[Records excerpted from a collection]
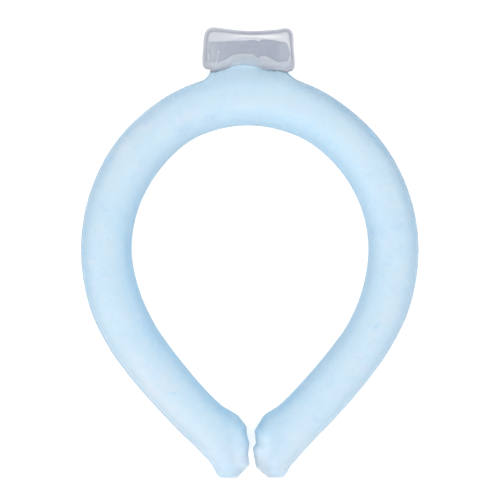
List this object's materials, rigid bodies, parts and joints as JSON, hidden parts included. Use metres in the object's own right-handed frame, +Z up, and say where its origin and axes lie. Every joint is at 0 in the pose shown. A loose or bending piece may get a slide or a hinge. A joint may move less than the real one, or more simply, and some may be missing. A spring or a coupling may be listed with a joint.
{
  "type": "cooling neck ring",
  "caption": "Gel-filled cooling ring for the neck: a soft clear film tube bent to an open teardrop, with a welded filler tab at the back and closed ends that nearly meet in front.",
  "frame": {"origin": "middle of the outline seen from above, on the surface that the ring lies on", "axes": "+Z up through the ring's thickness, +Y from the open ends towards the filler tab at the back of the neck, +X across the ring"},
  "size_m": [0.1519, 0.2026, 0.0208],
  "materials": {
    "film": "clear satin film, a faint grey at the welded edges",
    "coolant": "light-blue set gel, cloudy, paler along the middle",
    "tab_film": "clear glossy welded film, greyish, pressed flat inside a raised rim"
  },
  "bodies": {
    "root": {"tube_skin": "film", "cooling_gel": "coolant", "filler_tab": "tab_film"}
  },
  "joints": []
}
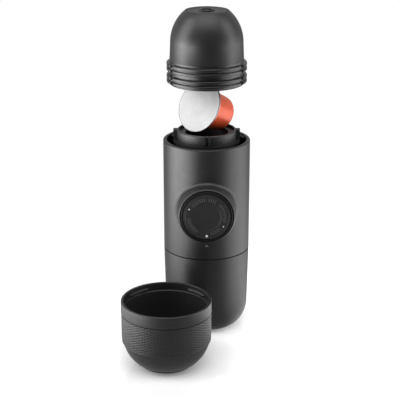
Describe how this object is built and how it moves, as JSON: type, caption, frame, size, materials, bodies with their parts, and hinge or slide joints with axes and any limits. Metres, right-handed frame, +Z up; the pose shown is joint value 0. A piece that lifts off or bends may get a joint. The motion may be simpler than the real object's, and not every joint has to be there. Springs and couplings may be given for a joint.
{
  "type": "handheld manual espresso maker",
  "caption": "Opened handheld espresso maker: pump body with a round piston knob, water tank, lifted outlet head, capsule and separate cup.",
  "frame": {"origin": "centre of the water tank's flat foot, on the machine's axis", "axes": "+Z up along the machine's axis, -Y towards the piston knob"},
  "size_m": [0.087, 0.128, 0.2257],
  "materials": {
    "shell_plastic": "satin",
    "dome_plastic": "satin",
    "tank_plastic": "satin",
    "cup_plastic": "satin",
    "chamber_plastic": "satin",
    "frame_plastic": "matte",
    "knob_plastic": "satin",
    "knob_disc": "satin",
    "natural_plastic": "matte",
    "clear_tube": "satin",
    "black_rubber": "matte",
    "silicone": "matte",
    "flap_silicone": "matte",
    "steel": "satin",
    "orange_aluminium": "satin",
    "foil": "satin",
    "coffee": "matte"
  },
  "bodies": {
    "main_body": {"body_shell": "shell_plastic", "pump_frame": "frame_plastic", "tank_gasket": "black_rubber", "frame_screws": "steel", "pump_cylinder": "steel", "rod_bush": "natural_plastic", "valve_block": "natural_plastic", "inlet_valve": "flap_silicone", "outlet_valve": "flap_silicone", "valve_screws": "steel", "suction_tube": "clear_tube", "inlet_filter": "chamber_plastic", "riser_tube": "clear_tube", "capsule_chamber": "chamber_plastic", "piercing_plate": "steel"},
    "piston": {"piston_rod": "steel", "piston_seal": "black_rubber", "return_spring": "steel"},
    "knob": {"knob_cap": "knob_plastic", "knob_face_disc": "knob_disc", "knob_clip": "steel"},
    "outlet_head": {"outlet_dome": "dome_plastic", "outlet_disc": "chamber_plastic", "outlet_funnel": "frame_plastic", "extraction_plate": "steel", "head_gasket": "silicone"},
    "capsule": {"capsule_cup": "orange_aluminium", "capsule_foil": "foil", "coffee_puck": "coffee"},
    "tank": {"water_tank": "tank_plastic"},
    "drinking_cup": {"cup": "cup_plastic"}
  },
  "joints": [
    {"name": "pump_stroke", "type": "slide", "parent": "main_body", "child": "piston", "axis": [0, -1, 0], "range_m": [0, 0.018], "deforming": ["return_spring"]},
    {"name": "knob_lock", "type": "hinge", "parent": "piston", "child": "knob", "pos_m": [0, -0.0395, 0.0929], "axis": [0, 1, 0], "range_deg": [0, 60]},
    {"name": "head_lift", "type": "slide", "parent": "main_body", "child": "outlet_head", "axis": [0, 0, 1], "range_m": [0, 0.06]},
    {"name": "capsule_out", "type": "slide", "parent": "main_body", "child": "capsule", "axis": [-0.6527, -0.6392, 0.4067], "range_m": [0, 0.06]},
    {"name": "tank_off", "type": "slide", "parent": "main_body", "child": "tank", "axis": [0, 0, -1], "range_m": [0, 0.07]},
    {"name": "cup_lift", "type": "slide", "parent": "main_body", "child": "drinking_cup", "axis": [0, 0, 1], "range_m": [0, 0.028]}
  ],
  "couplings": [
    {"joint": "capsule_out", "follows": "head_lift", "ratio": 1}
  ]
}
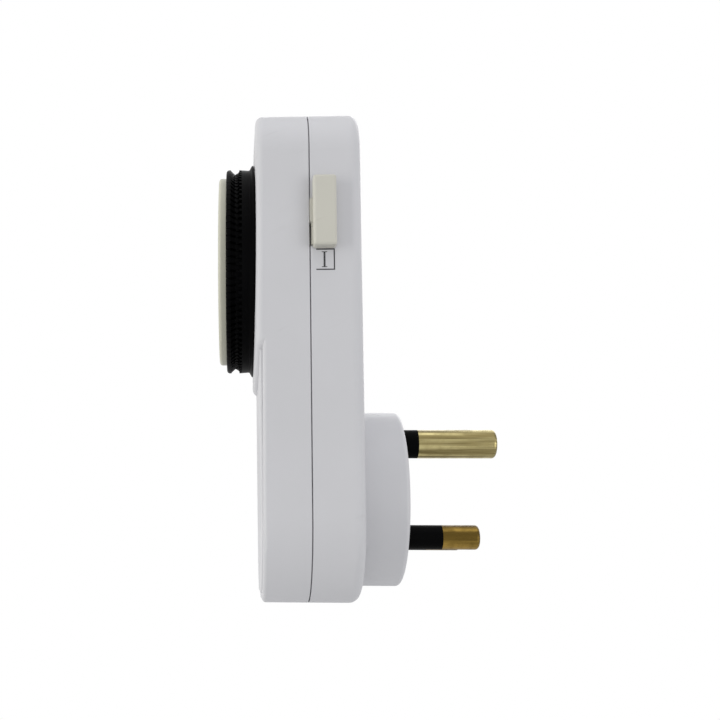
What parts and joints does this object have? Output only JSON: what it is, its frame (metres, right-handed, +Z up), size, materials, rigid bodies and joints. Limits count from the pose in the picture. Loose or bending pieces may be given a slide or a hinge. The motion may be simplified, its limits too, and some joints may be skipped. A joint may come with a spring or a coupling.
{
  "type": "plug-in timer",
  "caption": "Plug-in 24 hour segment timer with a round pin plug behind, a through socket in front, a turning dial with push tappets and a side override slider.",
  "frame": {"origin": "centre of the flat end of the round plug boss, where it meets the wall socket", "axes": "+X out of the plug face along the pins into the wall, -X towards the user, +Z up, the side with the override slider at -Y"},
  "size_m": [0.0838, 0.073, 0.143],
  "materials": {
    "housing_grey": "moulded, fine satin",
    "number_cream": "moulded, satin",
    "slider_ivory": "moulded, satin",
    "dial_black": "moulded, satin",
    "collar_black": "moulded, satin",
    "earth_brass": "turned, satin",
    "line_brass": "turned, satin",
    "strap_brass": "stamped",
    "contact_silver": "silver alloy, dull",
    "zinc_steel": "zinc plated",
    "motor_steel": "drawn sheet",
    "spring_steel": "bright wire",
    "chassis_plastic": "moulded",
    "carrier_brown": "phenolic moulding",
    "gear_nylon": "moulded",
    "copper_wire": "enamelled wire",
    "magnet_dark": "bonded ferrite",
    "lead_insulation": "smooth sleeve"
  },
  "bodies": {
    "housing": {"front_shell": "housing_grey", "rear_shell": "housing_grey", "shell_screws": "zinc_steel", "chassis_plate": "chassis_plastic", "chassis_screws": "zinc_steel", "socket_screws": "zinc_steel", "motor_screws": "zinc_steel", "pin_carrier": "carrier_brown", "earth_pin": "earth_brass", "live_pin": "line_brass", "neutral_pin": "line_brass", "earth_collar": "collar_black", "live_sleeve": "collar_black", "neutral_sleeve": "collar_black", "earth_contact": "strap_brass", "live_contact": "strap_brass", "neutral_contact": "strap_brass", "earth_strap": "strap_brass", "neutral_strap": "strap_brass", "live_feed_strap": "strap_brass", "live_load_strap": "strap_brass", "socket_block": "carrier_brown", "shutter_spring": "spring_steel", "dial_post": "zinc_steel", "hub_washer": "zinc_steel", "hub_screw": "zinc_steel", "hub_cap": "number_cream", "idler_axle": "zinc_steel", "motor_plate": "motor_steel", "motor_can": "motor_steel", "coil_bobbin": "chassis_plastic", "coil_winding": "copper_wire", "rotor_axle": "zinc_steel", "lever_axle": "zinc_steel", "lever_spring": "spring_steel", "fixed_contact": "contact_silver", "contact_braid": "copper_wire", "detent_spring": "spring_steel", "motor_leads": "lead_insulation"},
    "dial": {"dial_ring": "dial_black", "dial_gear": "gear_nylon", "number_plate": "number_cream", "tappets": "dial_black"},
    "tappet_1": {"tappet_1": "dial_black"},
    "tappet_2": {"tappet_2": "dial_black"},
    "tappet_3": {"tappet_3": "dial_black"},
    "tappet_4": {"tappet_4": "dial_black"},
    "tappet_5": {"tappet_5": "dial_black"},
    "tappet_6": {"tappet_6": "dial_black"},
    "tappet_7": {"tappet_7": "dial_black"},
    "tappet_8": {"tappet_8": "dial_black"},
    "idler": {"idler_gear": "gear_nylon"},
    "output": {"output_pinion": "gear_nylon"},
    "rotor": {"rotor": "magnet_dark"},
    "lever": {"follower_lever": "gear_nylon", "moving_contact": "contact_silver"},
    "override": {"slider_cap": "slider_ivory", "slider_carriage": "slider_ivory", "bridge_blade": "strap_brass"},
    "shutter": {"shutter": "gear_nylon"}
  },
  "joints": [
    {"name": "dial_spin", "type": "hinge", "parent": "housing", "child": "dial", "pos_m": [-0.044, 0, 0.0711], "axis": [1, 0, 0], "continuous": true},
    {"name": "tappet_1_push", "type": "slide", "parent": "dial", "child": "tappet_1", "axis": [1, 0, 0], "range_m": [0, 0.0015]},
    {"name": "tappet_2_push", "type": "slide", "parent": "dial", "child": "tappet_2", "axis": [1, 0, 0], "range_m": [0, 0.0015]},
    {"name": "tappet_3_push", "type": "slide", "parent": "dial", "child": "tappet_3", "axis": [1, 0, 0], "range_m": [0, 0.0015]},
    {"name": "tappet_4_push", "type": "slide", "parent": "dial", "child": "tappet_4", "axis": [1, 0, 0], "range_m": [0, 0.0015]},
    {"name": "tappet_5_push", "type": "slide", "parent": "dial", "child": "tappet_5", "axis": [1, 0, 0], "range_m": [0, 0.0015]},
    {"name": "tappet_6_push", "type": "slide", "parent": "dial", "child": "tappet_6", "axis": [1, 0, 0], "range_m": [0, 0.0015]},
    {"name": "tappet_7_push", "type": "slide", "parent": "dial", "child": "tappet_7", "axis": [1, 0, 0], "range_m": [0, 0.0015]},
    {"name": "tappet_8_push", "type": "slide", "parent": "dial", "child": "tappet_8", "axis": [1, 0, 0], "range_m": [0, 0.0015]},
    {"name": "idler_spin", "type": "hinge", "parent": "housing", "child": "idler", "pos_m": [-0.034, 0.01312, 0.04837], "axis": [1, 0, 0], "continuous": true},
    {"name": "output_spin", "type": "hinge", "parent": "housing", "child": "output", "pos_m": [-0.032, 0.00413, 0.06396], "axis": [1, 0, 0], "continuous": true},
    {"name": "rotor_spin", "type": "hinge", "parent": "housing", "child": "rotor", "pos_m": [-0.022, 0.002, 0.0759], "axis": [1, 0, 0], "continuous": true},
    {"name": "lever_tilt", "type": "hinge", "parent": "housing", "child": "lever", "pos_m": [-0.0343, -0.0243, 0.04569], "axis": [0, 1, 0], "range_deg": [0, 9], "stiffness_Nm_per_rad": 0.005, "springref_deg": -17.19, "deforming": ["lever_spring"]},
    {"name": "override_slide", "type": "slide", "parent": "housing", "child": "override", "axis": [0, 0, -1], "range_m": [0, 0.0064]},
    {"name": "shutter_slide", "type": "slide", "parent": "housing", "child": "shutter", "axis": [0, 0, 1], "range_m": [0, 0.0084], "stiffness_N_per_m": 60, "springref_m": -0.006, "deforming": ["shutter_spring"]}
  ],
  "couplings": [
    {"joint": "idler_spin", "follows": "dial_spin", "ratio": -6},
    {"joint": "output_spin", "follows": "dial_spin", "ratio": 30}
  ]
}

### Your objective
From the data above, copy each line that holds "axes".

### Full output
List this object's materials, rigid bodies, parts and joints as JSON, hidden parts included. Use metres in the object's own right-handed frame, +Z up, and say where its origin and axes lie. Every joint is at 0 in the pose shown. A loose or bending piece may get a slide or a hinge. A joint may move less than the real one, or more simply, and some may be missing. A spring or a coupling may be listed with a joint.
  "frame": {"origin": "middle of the outline seen from above, on the surface that the ring lies on", "axes": "+Z up through the ring's thickness, +Y from the open ends towards the filler tab at the back of the neck, +X across the ring"},
Describe how this object is built and how it moves, as JSON: type, caption, frame, size, materials, bodies with their parts, and hinge or slide joints with axes and any limits. Metres, right-handed frame, +Z up; the pose shown is joint value 0. A piece that lifts off or bends may get a joint. The motion may be simpler than the real object's, and not every joint has to be there. Springs and couplings may be given for a joint.
  "frame": {"origin": "centre of the water tank's flat foot, on the machine's axis", "axes": "+Z up along the machine's axis, -Y towards the piston knob"},
  "frame": {"origin": "centre of the flat end of the round plug boss, where it meets the wall socket", "axes": "+X out of the plug face along the pins into the wall, -X towards the user, +Z up, the side with the override slider at -Y"},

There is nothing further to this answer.